In itself this begs the question, if in 100 years people are still studying the subject in question, will they not bring modern schoalrship into question for its own possible prejudice, and indeed distance from the subject? That is not to say that, once again, the grain of truth comes from fertile ground. Some medieval chrinichles are humorous in their hagiographic approach, it is nevertheless old news and when you begin to write a book about Richard I, the last thing you want is to give the reader the impression you are rounding the bases.

References to the ‘controversial king’ who ‘divides opinion’ is also dangerously close to stock-phrasing as it does not adequately address who is divided and by which controversy, and if any of the divided people are divided due to a controversy that did not exist in the 12th century then the author has fallen into a dungeon of his own making. Even within the framework of scholarly investigation there are, here and there, anomalies such as the admission of a quote pertaining to the existence of ‘chivalry’, which was apparently in danger of being wiped out before it was even popularised. Indeed any biography of Richard should discuss 12th century chivalry much more than this does.

The author seems painfully aware of his modern audience. On several occasions in the second chapter archly noting, with a sense of righteousness only a 21st century mind can muster, the ‘misogyny’ and ‘gender bias’ of the 12th century. All modern terms to parallel what the author is similarly pleased to call the ‘context of the times’. The book itself is marketed as a Richard ‘for the twenty first century,’ so to say the least, I was in some confusion from the outset. 

I further must say that the prose in this work is somewhat laboured when the author tries to paint a picture, as if he is trying too hard. I know from whence I speak, as I too get carried away and am often guilty of over-writing. I was unable to avoid observing that this could easily have been sharper and lighter.

The author’s high ground is best utilised when combatting the criticisms of others levelled against Richard. Many of the things he was and is accused of were part and parcel of the Middle Ages. Bartlett sticks mostly to the conclusions of Gillingham as regards Richard’s personal life, but nevertheless strays to the opposite, more sensational and melodramatic camp in certain small cases. Bartlett asserts that no leonine appellation was appended to Richard within his lifetime, instead he quotes the humorous nickname dreamt up by a troubadour, but for a much less logical reason than that explained by Gillingham. 

One detects an almost arbitrary habit of choosing whatever would be the opposite explanation for any event. William Marshal hurried back to England not because he was excited to marry his young, rich, fiancée, but only because he was eager to get at her money, declares the author, filling in the gaps. Richard is the pawn in King Phillip’s Hand, yet it could equally be the other way around. Bartlett’s love of a good, emotional story cannot help but dwell on the aspect of Henry II’s tragic family life. 

Bartlett is on much stronger ground when he leaves the subject of Angevin/Capetian politics and focuses on the 3rd Crusade. But the author is no great friend to his subject and the book is full of a marked patronising superiority of a present day writer of ‘our secular age’ to a long dead world.

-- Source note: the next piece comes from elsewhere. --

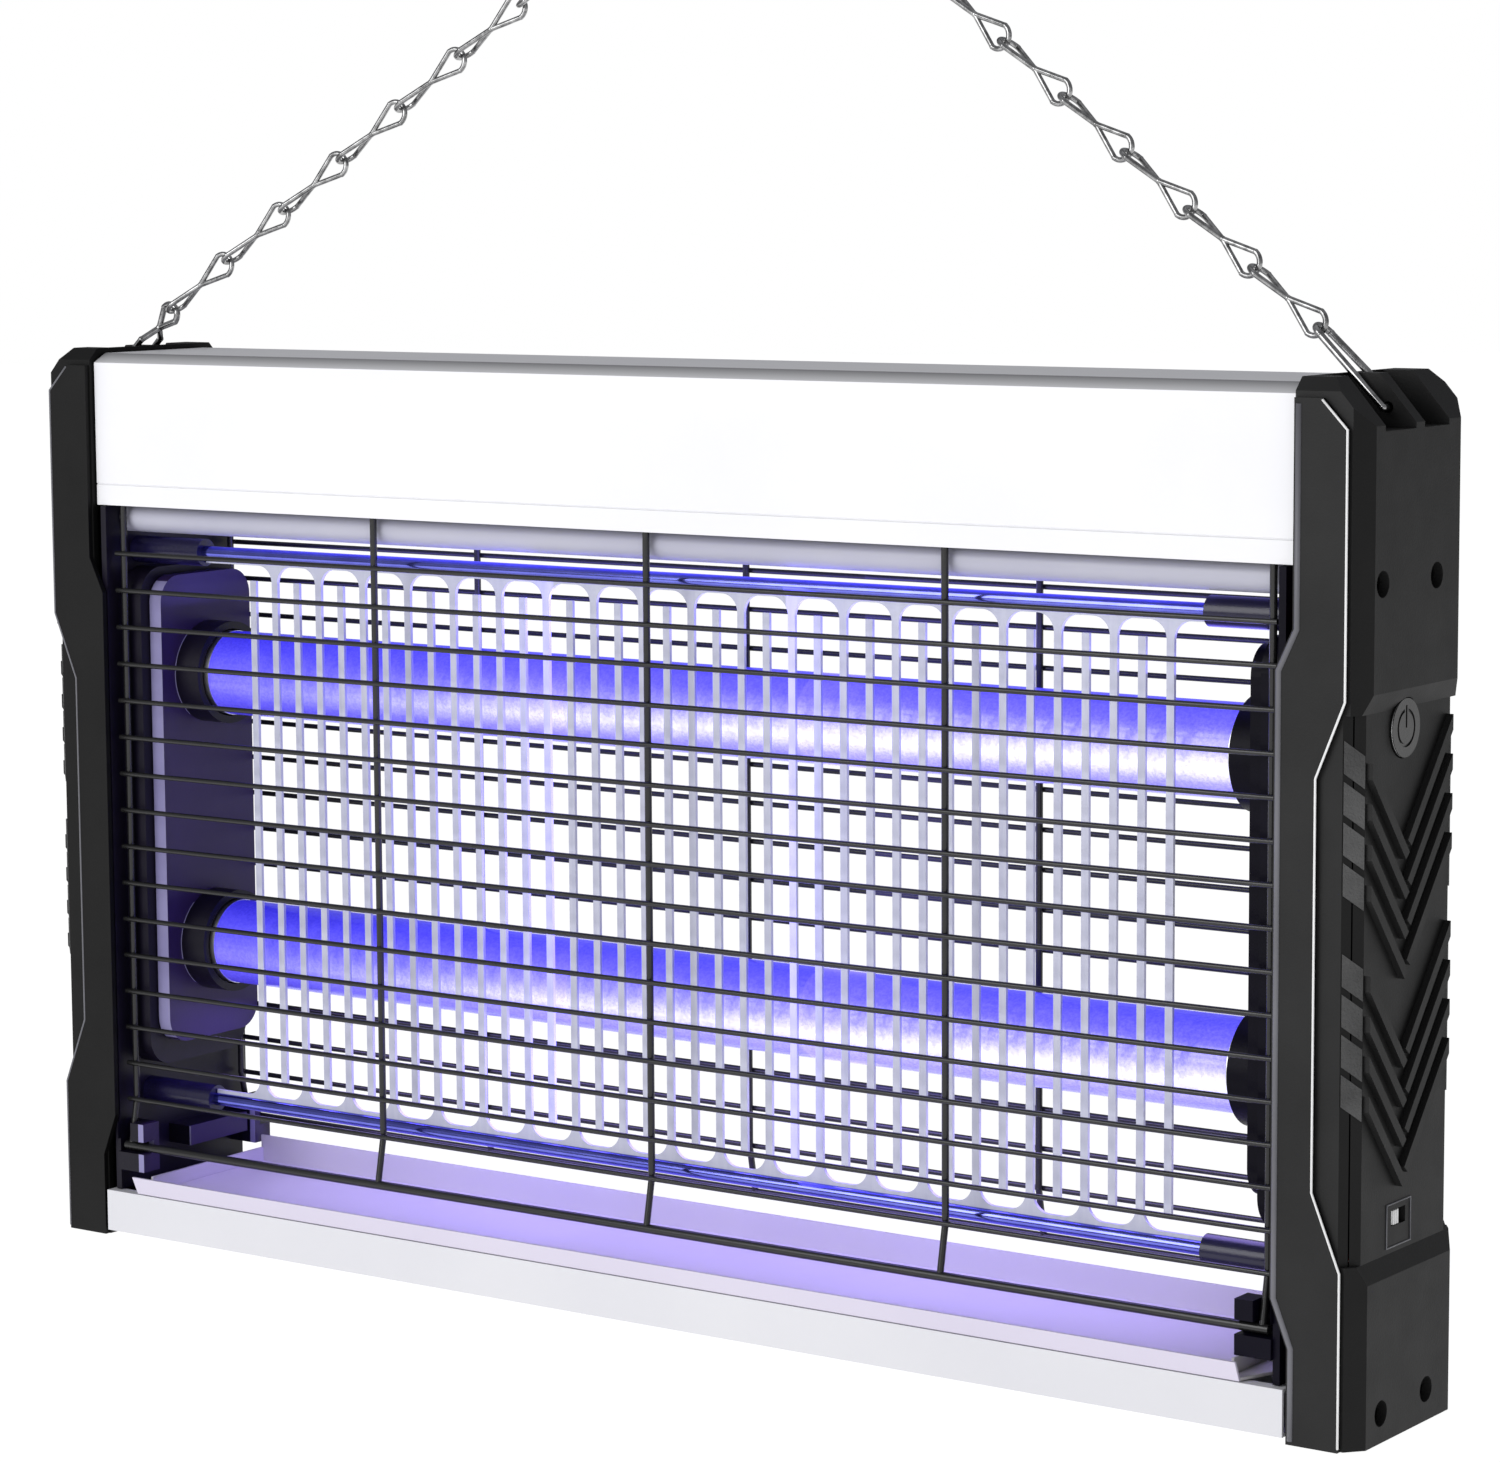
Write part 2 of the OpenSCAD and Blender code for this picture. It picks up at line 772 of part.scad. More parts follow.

Despite the claim that Bartlett is viewing Richard’s life within a 12th century context. Layers of 21st century significance are very often overplayed, perhaps at the behest of a sales oriented editor, but which at any rate confuses the issue. 

No effort is made to recreate the world in which Richard lived, nor to understand it very well and the narrative is very much uncertain as to his character, and is generally at the mercy of whoever had the most arch opinion at the time, (and sadly, sometimes even these opinions are swallowed without or with forced context).

Rounding up, this book does nothing that Gillingham and other biographies have not done better. In that sense it does no harm, and is engaging and fluid enough, an easy read to be certain, but not without its flaws.

As a basic summary of an important life, this book does yeoman service. It is diverting and easy to get into, but contained one too many niggling annoyances for me to be able to wholeheartedly recommend it.

Until the next Adventure in Historyland, I remain: Josh.